Suppliers who did not adhere to the rules of the game were abetted by the fact that there were no rules for a long time in the absence of standards for LED lamps. Standards such as IEC 52560 were introduced only recently, and local standards are also on the cards.
These contenders faced some technical obstacles soon after the race started. Issues such as transformer and dimmer compatibility arose. LED lamps (12 V) have integrated circuits and these electronics must be compatible with the existing electronic transformer. Sometimes, “electronics don’t not work with electronics”. LED lamp suppliers have responded by adapting the internal LED driver. The Transformax intelligent circuit used by Philips makes its 12 V lamps compatible with 99% of electronic transformers.
Another compatibility issue, between the LED circuits in both 230 and 12 V LED lamps and existing dimmers for incandescent and halogen lamps, is rather complex and dimmers specifically compatible with LED lamps have become available only recently.
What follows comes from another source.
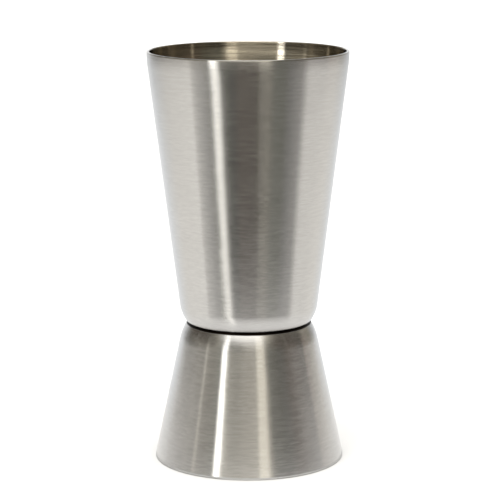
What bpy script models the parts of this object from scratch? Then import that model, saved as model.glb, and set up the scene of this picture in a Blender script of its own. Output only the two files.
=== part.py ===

It is important to use dimmers recommended by the LED lamp supplier only.
The race is becoming increasingly risky. The very short development cycles do not allow suppliers to conduct the same extensive lifetime testing as that done with traditional lamps, so design flaws will become visible in the field only. This poses a huge risk for suppliers due to the growing volumes. At the same time, growing competition and price erosion force suppliers to look at material costs and product specifications carefully.
Finally, the race is shifting. In the early days, the GU10/GU5.3 sockets for halogen downlights were the main goal. Now that a substantial number of those sockets have been occupied, the race is shifting to the E27/B22 and G12 sockets, so the talk now is of bulbs and tubes. Those are the most relevant categories for Africa and are currently the main “prize” for LED lamp suppliers.
In summary, the race for the socket is fast-paced and very dynamic, offering increasing benefits for end-users and business opportunities for players in the lighting market.